I suggest that the role of universities is to help people maintain an independent understanding of their world. What do those words mean?
The word independent is there to capture the unique role of universities as creators of understanding. In a knowledge society many claim the right to help us interpret and understand the world. However, most of those claimants such as the press; television; and governments cannot be independent of commercial and political interests. The individualistic and impartial nature of the true university remains unique.
The word understanding means going beyond information, it means going beyond knowledge, it means knowledge acquired with the sense of responsibility for how it comes to be known that can make it the foundation for action.
Universities help people to understand their world. Today our world includes our local community, our nation and the earth as a whole. These components of our worlds and the relationship between them are constantly changing so our understanding needs to be constantly renewed.
And the focus is on people. All people. University education can no longer be limited to an elite. Everyone needs to understand their world in order to take effective action. I am very proud that the first goal of the Open University is to be open to people.
How do universities help people maintain an independent understanding of our world?

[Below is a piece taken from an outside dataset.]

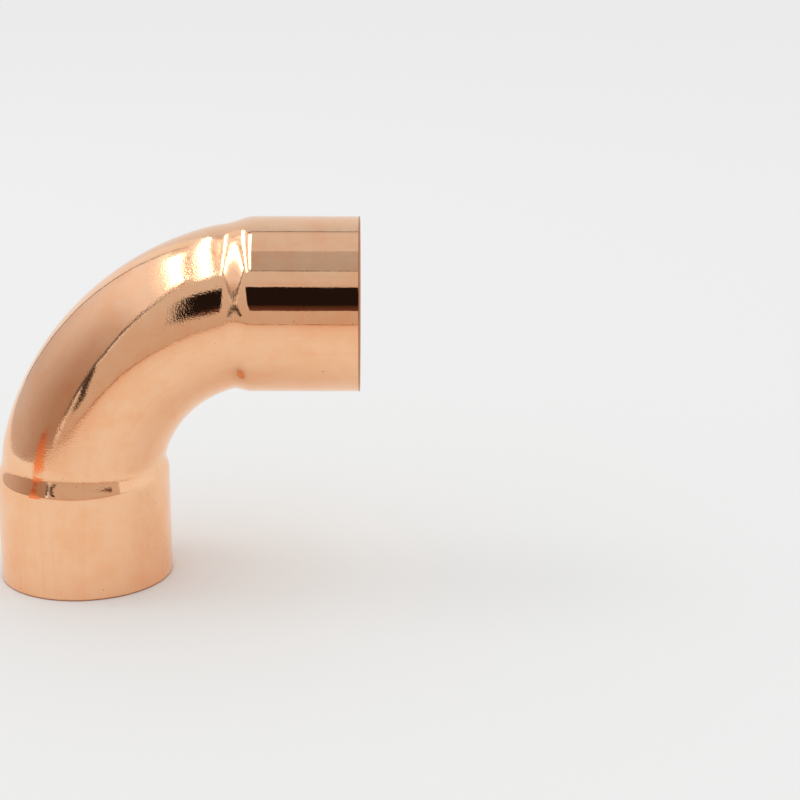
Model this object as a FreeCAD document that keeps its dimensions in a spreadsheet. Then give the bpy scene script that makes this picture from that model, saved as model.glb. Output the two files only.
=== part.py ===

My final point is that good universities do not do this by giving people answers. They do it by teaching people to ask questions. It is by asking questions and testing the answers against further questions that people come to an understanding.
That is a key principle of Open University teaching. We always try to give students several perspectives on an issue and lead them, through asking questions, to decide which perspective is most satisfactory, or whether none of them is convincing. Most students begin by finding this frustrating but end by finding it liberating.
I end by congratulating all of you here who are engaged in the project of creating the University of the Highlands and Islands. You are creating a new university for a new century in a new world. No work could be more important.